- [WORK REQUIRED]: Your task is to write out the lines from the line containing "Keep writing the" through the last line of the material, exactly.

[start of SUPPLIED RECORDS]

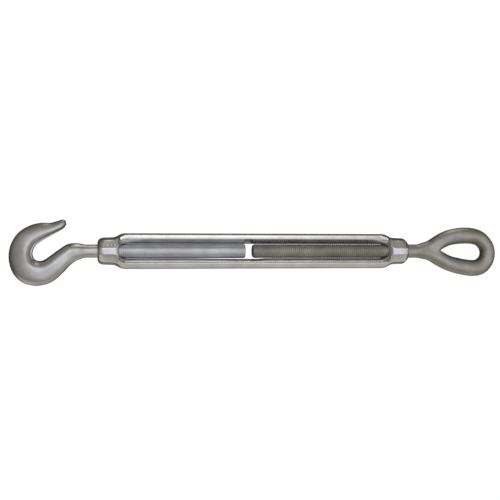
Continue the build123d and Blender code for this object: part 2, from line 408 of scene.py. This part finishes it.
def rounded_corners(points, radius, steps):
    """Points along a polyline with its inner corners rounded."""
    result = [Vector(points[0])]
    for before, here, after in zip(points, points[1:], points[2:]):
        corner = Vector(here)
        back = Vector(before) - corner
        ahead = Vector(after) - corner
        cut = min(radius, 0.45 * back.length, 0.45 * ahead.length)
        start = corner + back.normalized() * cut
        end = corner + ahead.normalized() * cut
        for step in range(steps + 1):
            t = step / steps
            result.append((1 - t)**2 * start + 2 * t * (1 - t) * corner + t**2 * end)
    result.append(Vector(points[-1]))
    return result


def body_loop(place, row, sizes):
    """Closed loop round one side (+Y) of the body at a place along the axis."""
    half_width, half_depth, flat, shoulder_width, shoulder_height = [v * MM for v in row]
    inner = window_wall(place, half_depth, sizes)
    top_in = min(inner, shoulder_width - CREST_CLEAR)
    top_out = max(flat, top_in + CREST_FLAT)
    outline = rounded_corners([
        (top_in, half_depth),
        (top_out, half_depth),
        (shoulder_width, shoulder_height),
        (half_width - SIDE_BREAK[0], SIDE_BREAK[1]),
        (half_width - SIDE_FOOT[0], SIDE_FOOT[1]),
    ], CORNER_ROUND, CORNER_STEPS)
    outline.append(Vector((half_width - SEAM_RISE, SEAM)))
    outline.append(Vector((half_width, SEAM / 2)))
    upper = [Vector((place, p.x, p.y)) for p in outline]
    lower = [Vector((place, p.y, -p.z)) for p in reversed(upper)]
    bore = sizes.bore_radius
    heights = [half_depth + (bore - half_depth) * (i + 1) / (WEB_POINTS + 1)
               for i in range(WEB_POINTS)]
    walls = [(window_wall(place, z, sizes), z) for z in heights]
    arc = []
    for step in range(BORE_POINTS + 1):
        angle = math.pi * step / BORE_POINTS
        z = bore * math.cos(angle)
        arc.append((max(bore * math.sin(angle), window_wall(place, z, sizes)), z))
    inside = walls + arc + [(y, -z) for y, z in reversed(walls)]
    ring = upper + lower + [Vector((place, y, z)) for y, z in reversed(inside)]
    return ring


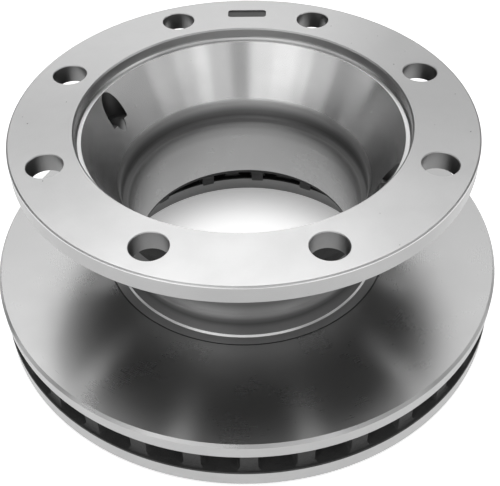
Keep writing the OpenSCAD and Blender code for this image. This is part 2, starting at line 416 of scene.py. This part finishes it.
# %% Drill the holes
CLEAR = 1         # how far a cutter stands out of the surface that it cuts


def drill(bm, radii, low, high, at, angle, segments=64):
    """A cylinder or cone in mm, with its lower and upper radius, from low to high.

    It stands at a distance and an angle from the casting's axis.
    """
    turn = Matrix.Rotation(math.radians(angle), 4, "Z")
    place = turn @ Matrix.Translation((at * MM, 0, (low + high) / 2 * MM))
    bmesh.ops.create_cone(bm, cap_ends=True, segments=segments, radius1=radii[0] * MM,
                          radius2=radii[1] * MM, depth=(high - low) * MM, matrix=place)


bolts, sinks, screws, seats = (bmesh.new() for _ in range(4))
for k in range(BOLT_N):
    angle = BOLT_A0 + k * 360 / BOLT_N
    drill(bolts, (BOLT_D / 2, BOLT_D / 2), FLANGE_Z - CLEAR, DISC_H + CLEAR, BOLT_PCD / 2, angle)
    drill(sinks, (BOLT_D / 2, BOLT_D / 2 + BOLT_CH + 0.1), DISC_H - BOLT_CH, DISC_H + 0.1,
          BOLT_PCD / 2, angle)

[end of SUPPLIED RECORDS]

- [ANSWER FOR THIS EXERCISE]:
Keep writing the OpenSCAD and Blender code for this image. This is part 2, starting at line 416 of scene.py. This part finishes it.
# %% Drill the holes
CLEAR = 1         # how far a cutter stands out of the surface that it cuts


def drill(bm, radii, low, high, at, angle, segments=64):
    """A cylinder or cone in mm, with its lower and upper radius, from low to high.

    It stands at a distance and an angle from the casting's axis.
    """
    turn = Matrix.Rotation(math.radians(angle), 4, "Z")
    place = turn @ Matrix.Translation((at * MM, 0, (low + high) / 2 * MM))
    bmesh.ops.create_cone(bm, cap_ends=True, segments=segments, radius1=radii[0] * MM,
                          radius2=radii[1] * MM, depth=(high - low) * MM, matrix=place)


bolts, sinks, screws, seats = (bmesh.new() for _ in range(4))
for k in range(BOLT_N):
    angle = BOLT_A0 + k * 360 / BOLT_N
    drill(bolts, (BOLT_D / 2, BOLT_D / 2), FLANGE_Z - CLEAR, DISC_H + CLEAR, BOLT_PCD / 2, angle)
    drill(sinks, (BOLT_D / 2, BOLT_D / 2 + BOLT_CH + 0.1), DISC_H - BOLT_CH, DISC_H + 0.1,
          BOLT_PCD / 2, angle)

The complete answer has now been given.